I'm a little new to web crawlers and such, though I've been programming for a year already. So please bear with me as I try to explain my problem here.
I'm parsing info from Yahoo! News, and I've managed to get most of what I want, but there's a little portion that has stumped me.
For example: http://news.yahoo.com/record-nm-blaze-test-forest-management-225730172.html
I want to get the numbers beside the thumbs up and thumbs down icons in the comments. When I use "Inspect Element" in my Chrome browser, I can clearly see the things that I have to look for - namely, an em tag under the div class 'ugccmt-rate'. However, I'm not able to find this in my python program. In trying to track down the root of the problem, I clicked to view source of the page, and it seems that this tag is not there. Do you guys know how I should approach this problem? Does this have something to do with the javascript on the page that displays the info only after it runs? I'd appreciate some pointers in the right direction.
Thanks.
The page is being generated via JavaScript.
Check if there is a mobile version of the website first. If not, check for any APIs or RSS/Atom feeds. If there's nothing else, you'll either have to manually figure out what the JavaScript is loading and from where, or use Selenium to automate a browser that renders the JavaScript for you for parsing.
Using the Web Console in Firefox you can pretty easily see what requests the page is actually making as it runs its scripts, and figure out what URI returns the data you want. Then you can request that URI directly in your Python script and tease the data out of it. It is probably in a format that Python already has a library to parse, such as JSON.

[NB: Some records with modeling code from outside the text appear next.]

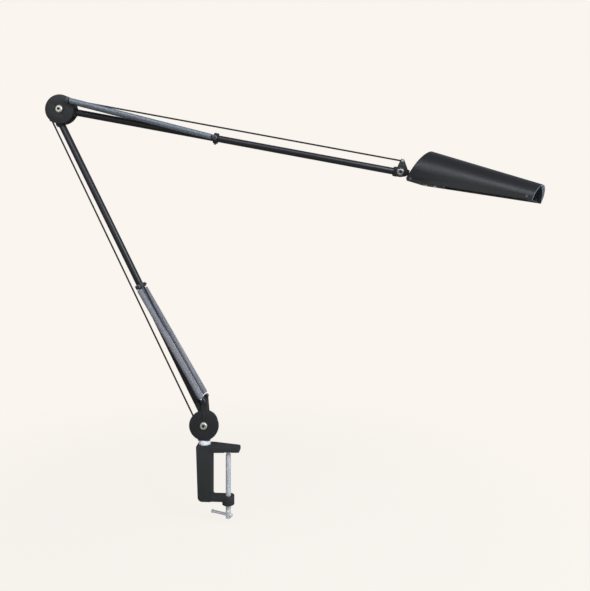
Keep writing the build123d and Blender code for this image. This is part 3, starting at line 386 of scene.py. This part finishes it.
def make_spring(node, first, second, wire, joint, material):
    """A close-wound tension spring drawn in four lengths; the shares of the arm's turn at its cuts are
    worked out but not used.
    """
    y = middle(node).y
    start = Vector((first.x, y, first.z))
    end = Vector((second.x, y, second.z))
    length = (end - start).length
    along = (end - start) / length
    up = Vector((0, 1, 0)).cross(along) * -1
    hand = -1 if y < 0 else 1
    route = spring_points(length, wire, hand)
    rings = wire_rings([start + along * p.x + Vector((0, p.y, 0)) + up * p.z for p in route], wire / 2)
    angles = [radians(angle) for angle in JOINTS[joint]["range_deg"]]
    knots = [HOOK_REACH, *SPRING_KNOTS, length - HOOK_REACH]
    shares = [straight_share(start, end, joint_point(joint), knot, angles) for knot in knots]
    shares[0], shares[-1] = 0, 1
    cuts = [0]
    for knot in SPRING_KNOTS:
        cuts.append(next(i for i, p in enumerate(route) if i > cuts[-1] and p.x > max(knot, HOOK_RUN)))
    cuts.append(len(rings) - 1)
    for k in range(len(knots) - 1):
        piece = wire_piece(f"{node}_coil_{k + 1}", rings[cuts[k]:cuts[k + 1] + 1])
        piece.data.materials.append(material)
        smooth_by_angle(piece.data, 60)
        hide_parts(node)
        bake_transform(piece)


# ---- staging ------------------------------------------------------------------------------------

BACKGROUND = (0.956, 0.913, 0.863)
FLOOR_DROP = 12 * MM
PAPER_SHARE = 0.09          # how much of the floor's own light, and so of the shadow, shows
PAPER_NEAR = 0.25
PAPER_FAR = 0.75
MIRRORED_FLOOR = 0.2        # how bright the floor looks in polished parts
PAPER = (0.82, 0.79, 0.75)
FLOOR_HALF = 6.0
ROOM_LIGHT = (0.86, 0.9, 1.0)
ROOM_STRENGTH = 0.2


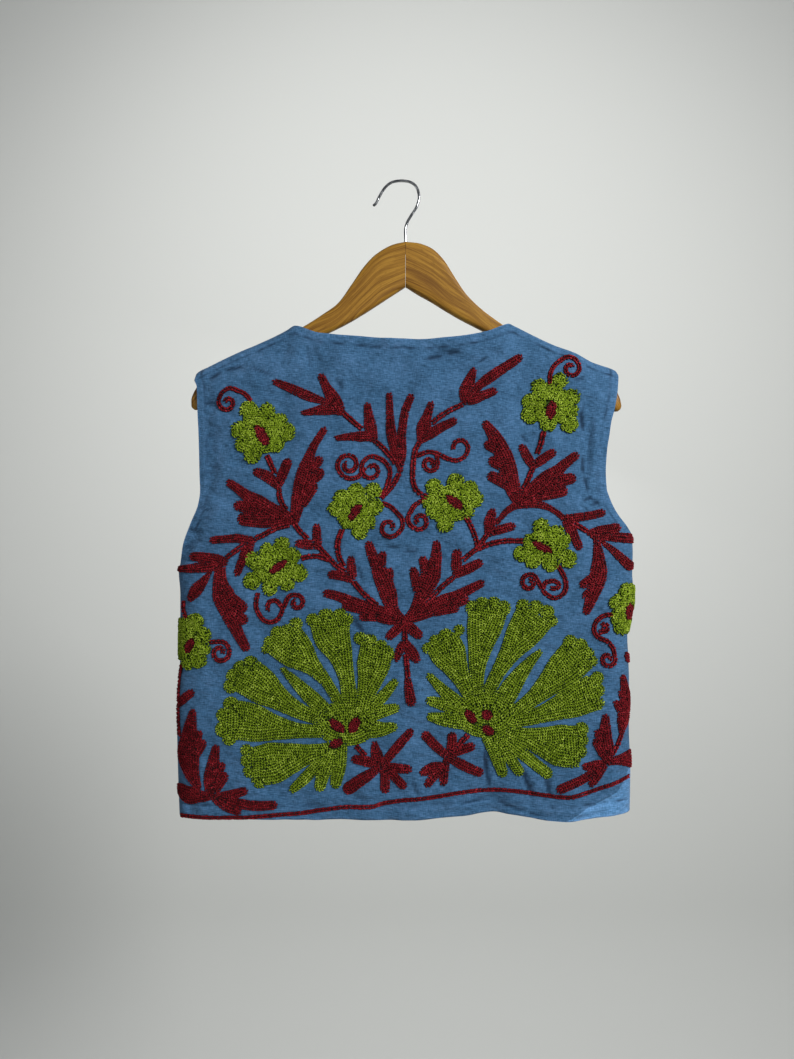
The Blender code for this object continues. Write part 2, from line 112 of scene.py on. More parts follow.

Yahoo! may have some stuff on their server side to try to prevent you from accessing these data files in a script, such as checking the browser (user-agent header), cookies, or referrer. These can all be faked with enough perseverance, but you should take their existence as a sign that you should tread lightly. (They may also limit the number of requests you can make in a given time period, which is impossible to get around.)